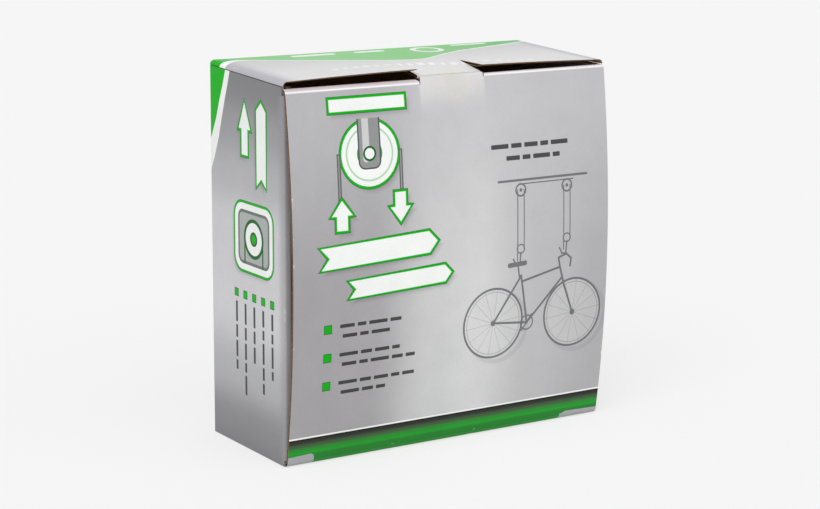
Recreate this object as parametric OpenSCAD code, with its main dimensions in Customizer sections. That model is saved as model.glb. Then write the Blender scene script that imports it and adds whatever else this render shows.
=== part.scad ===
// Retail carton for two bicycle ceiling hoists, standing on its hinge wall with the lid to the front.
// The frame's origin is at the middle of the bottom, +Z is up and the lid faces -Y.
// Inside the modules the carton's own front plane is y = 0, and placed() moves it into the frame.

/* [Carton] */
// Width of the carton over its side walls
carton_w = 250; // [246:1:290]
// Depth from the front of the side walls to the back
carton_d = 100; // [98:1:130]
// Height at the back
carton_h = 254; // [248:1:300]
// Thickness of the corrugated board
board = 2; // [1.5:0.1:2.4]
// Outer radius of the folds at the back and along the top
fold_r = 3; // [2.6:0.1:4]
// Play between boards that lie together
board_play = 0.1; // [0.05:0.05:0.2]
// How much lower the front corners of the top wall are than its back
front_drop = 4.4; // [1:0.2:6]
// Rise of the middle of the top wall's front edge over its corners
top_arch = 2.4; // [0:0.2:4]
// Open seam between the top wall's side folds and the side walls
seam = 0.5; // [0.2:0.1:1]

/* [Lid] */
// How far the lid's middle stands out in front of the side walls
lid_reach = 11; // [6:0.5:13]
// Space between the lid and the front of the side walls
lid_gap = 0.2; // [0.1:0.05:0.5]
// Outer radius of the hinge fold at the bottom and of the lid's top fold
lid_fold_r = 4; // [3.6:0.1:5]
// How far the start of the lid's top fold lies below the top of the carton
lid_drop = 12.4; // [12:0.1:16]
// How much narrower the lid is than the carton at each side
lid_inset = 0.5; // [0.2:0.1:1]
// Rise of the lid's raised middle over the start of its top fold
tab_rise = 5.8; // [4:0.1:6]
// Length of the tuck flaps
flap_l = 28; // [16:1:32]
// Slope of the tuck flaps down from level
flap_tilt = 8; // [8:0.5:12]
// Width of the tongue that is cut out of the top wall
tongue_w = 49; // [40:1:70]
// Length of the cuts at the tongue's sides
tongue_l = 26; // [20:1:40]
// Width of the cuts at the tongue's sides
cut_w = 0.6; // [0.4:0.1:1]

/* [Sheaves] */
// Outer radius of a sheave
sheave_r = 17; // [16:0.5:18]
// Width of a sheave at its rim
sheave_w = 14; // [13:0.5:16]
// Radius of the rope that the groove is cut for
rope_r = 2.75; // [2:0.25:3]
// Radius of the axle rivets
axle_r = 3; // [2.5:0.1:3.5]
// Running clearance between axle and bore, on the radius
axle_play = 0.05; // [0.03:0.01:0.08]
// Inner width of the channels that hold the sheaves
channel_w = 18; // [18:0.5:19]
// Side play of a hub in its channel, at each side
side_play = 0.3; // [0.2:0.1:0.4]

/* [Steel parts] */
// Thickness of the steel strip
strip = 2.5; // [2:0.1:2.6]
// Outer bend radius of the steel strip
bend_r = 3.5; // [3:0.1:4]
// Radius of the cheeks round an axle
cheek_r = 19; // [19:0.1:20]
// Length of the front bracket's base
front_base_l = 140; // [134:1:142]
// Length of the rear bracket's base
rear_base_l = 92; // [80:1:96]
// Distance between the front bracket's two axles
axle_pitch = 48; // [42:0.5:48]
// How far the two axles are moved off the bracket's middle, away from the brake
axle_shift = 10; // [8:0.5:10]
// Radius of the mounting holes
hole_r = 2.75; // [2.5:0.05:3]
// Distance of a mounting hole from the base's end
hole_edge = 8; // [7:0.5:8]

/* [Rope brake] */
// Distance of the brake cam's pivot from the sheave that it works on
cam_reach = 27; // [26:0.5:28]
// Thickness of the brake cam's plate
cam_t = 3; // [2.5:0.5:3.5]
// Gap between the cam's teeth and the bottom of the groove at rest
cam_gap = 2.2; // [2.2:0.1:2.8]
// Radius of the cam's pivot rivet
pivot_r = 2.5; // [2:0.1:2.8]
// Number of teeth on the cam
teeth = 8; // [5:1:10]

/* [Hook blocks] */
// Radius of the hooks' rod
rod_r = 3.2; // [2.8:0.1:3.4]
// Thickness of the dipped sleeve on the rod
sleeve_t = 1.5; // [1:0.1:1.6]
// Play at the sides of each packed hook block
block_play = 1.6; // [1:0.1:3]
// Play between a block's hooks and the front or the back of the carton
hook_play = 7.3; // [6:0.1:12]
// Bend radius of the rod's corners along its centre line
corner_r = 12; // [8:0.5:14]
// Length of the straight shank
shank_l = 22; // [16:1:24]
// Length of the straight tip
tip_l = 14; // [8:1:16]
// Space between a yoke's sheave and its web, for the rope
rope_room = 8; // [6:0.5:9]

/* [Cleat] */
// Length over the horns
cleat_l = 88; // [70:1:90]
// Radius of the horns
horn_r = 5.5; // [4.5:0.1:6]
// Length of the base
cleat_base_l = 52; // [46:1:60]
// Width of the base
cleat_base_w = 18; // [16:0.5:18]
// Thickness of the base
cleat_base_t = 5; // [4:0.5:6]
// Radius of the two posts
post_r = 7; // [6.5:0.1:7.5]
// Distance between the two posts
post_pitch = 28; // [24:1:32]
// Height of the horns' centre line
horn_z = 22; // [20:0.5:24]
// Radius of the cleat's screw holes
cleat_hole_r = 2.4; // [2.2:0.1:2.6]

/* [Screws] */
// Radius of a lag screw's shank
lag_r = 2.5; // [2:0.1:2.5]
// Length of a lag screw's shank
lag_l = 40; // [30:1:42]
// Width of a lag screw's head across its flats
lag_head_w = 10; // [8:0.5:10.5]
// Height of a lag screw's head
lag_head_h = 4.5; // [3:0.5:5]
// Radius of a cleat screw's shank
pan_r = 2; // [1.8:0.1:2.2]
// Length of a cleat screw's shank
pan_l = 32; // [20:1:34]
// Radius of a cleat screw's head
pan_head_r = 4.2; // [3.8:0.1:4.4]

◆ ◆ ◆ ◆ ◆

* [WHAT IS BEING ASKED] Copy every line verbatim.

* [EXPECTED OUTPUT]
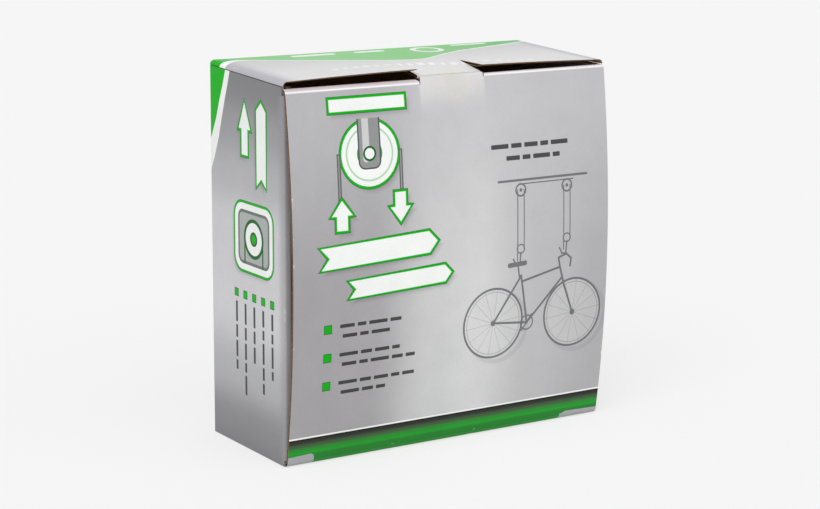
Recreate this object as parametric OpenSCAD code, with its main dimensions in Customizer sections. That model is saved as model.glb. Then write the Blender scene script that imports it and adds whatever else this render shows.
=== part.scad ===
// Retail carton for two bicycle ceiling hoists, standing on its hinge wall with the lid to the front.
// The frame's origin is at the middle of the bottom, +Z is up and the lid faces -Y.
// Inside the modules the carton's own front plane is y = 0, and placed() moves it into the frame.

/* [Carton] */
// Width of the carton over its side walls
carton_w = 250; // [246:1:290]
// Depth from the front of the side walls to the back
carton_d = 100; // [98:1:130]
// Height at the back
carton_h = 254; // [248:1:300]
// Thickness of the corrugated board
board = 2; // [1.5:0.1:2.4]
// Outer radius of the folds at the back and along the top
fold_r = 3; // [2.6:0.1:4]
// Play between boards that lie together
board_play = 0.1; // [0.05:0.05:0.2]
// How much lower the front corners of the top wall are than its back
front_drop = 4.4; // [1:0.2:6]
// Rise of the middle of the top wall's front edge over its corners
top_arch = 2.4; // [0:0.2:4]
// Open seam between the top wall's side folds and the side walls
seam = 0.5; // [0.2:0.1:1]

/* [Lid] */
// How far the lid's middle stands out in front of the side walls
lid_reach = 11; // [6:0.5:13]
// Space between the lid and the front of the side walls
lid_gap = 0.2; // [0.1:0.05:0.5]
// Outer radius of the hinge fold at the bottom and of the lid's top fold
lid_fold_r = 4; // [3.6:0.1:5]
// How far the start of the lid's top fold lies below the top of the carton
lid_drop = 12.4; // [12:0.1:16]
// How much narrower the lid is than the carton at each side
lid_inset = 0.5; // [0.2:0.1:1]
// Rise of the lid's raised middle over the start of its top fold
tab_rise = 5.8; // [4:0.1:6]
// Length of the tuck flaps
flap_l = 28; // [16:1:32]
// Slope of the tuck flaps down from level
flap_tilt = 8; // [8:0.5:12]
// Width of the tongue that is cut out of the top wall
tongue_w = 49; // [40:1:70]
// Length of the cuts at the tongue's sides
tongue_l = 26; // [20:1:40]
// Width of the cuts at the tongue's sides
cut_w = 0.6; // [0.4:0.1:1]

/* [Sheaves] */
// Outer radius of a sheave
sheave_r = 17; // [16:0.5:18]
// Width of a sheave at its rim
sheave_w = 14; // [13:0.5:16]
// Radius of the rope that the groove is cut for
rope_r = 2.75; // [2:0.25:3]
// Radius of the axle rivets
axle_r = 3; // [2.5:0.1:3.5]
// Running clearance between axle and bore, on the radius
axle_play = 0.05; // [0.03:0.01:0.08]
// Inner width of the channels that hold the sheaves
channel_w = 18; // [18:0.5:19]
// Side play of a hub in its channel, at each side
side_play = 0.3; // [0.2:0.1:0.4]

/* [Steel parts] */
// Thickness of the steel strip
strip = 2.5; // [2:0.1:2.6]
// Outer bend radius of the steel strip
bend_r = 3.5; // [3:0.1:4]
// Radius of the cheeks round an axle
cheek_r = 19; // [19:0.1:20]
// Length of the front bracket's base
front_base_l = 140; // [134:1:142]
// Length of the rear bracket's base
rear_base_l = 92; // [80:1:96]
// Distance between the front bracket's two axles
axle_pitch = 48; // [42:0.5:48]
// How far the two axles are moved off the bracket's middle, away from the brake
axle_shift = 10; // [8:0.5:10]
// Radius of the mounting holes
hole_r = 2.75; // [2.5:0.05:3]
// Distance of a mounting hole from the base's end
hole_edge = 8; // [7:0.5:8]

/* [Rope brake] */
// Distance of the brake cam's pivot from the sheave that it works on
cam_reach = 27; // [26:0.5:28]
// Thickness of the brake cam's plate
cam_t = 3; // [2.5:0.5:3.5]
// Gap between the cam's teeth and the bottom of the groove at rest
cam_gap = 2.2; // [2.2:0.1:2.8]
// Radius of the cam's pivot rivet
pivot_r = 2.5; // [2:0.1:2.8]
// Number of teeth on the cam
teeth = 8; // [5:1:10]

/* [Hook blocks] */
// Radius of the hooks' rod
rod_r = 3.2; // [2.8:0.1:3.4]
// Thickness of the dipped sleeve on the rod
sleeve_t = 1.5; // [1:0.1:1.6]
// Play at the sides of each packed hook block
block_play = 1.6; // [1:0.1:3]
// Play between a block's hooks and the front or the back of the carton
hook_play = 7.3; // [6:0.1:12]
// Bend radius of the rod's corners along its centre line
corner_r = 12; // [8:0.5:14]
// Length of the straight shank
shank_l = 22; // [16:1:24]
// Length of the straight tip
tip_l = 14; // [8:1:16]
// Space between a yoke's sheave and its web, for the rope
rope_room = 8; // [6:0.5:9]

/* [Cleat] */
// Length over the horns
cleat_l = 88; // [70:1:90]
// Radius of the horns
horn_r = 5.5; // [4.5:0.1:6]
// Length of the base
cleat_base_l = 52; // [46:1:60]
// Width of the base
cleat_base_w = 18; // [16:0.5:18]
// Thickness of the base
cleat_base_t = 5; // [4:0.5:6]
// Radius of the two posts
post_r = 7; // [6.5:0.1:7.5]
// Distance between the two posts
post_pitch = 28; // [24:1:32]
// Height of the horns' centre line
horn_z = 22; // [20:0.5:24]
// Radius of the cleat's screw holes
cleat_hole_r = 2.4; // [2.2:0.1:2.6]

/* [Screws] */
// Radius of a lag screw's shank
lag_r = 2.5; // [2:0.1:2.5]
// Length of a lag screw's shank
lag_l = 40; // [30:1:42]
// Width of a lag screw's head across its flats
lag_head_w = 10; // [8:0.5:10.5]
// Height of a lag screw's head
lag_head_h = 4.5; // [3:0.5:5]
// Radius of a cleat screw's shank
pan_r = 2; // [1.8:0.1:2.2]
// Length of a cleat screw's shank
pan_l = 32; // [20:1:34]
// Radius of a cleat screw's head
pan_head_r = 4.2; // [3.8:0.1:4.4]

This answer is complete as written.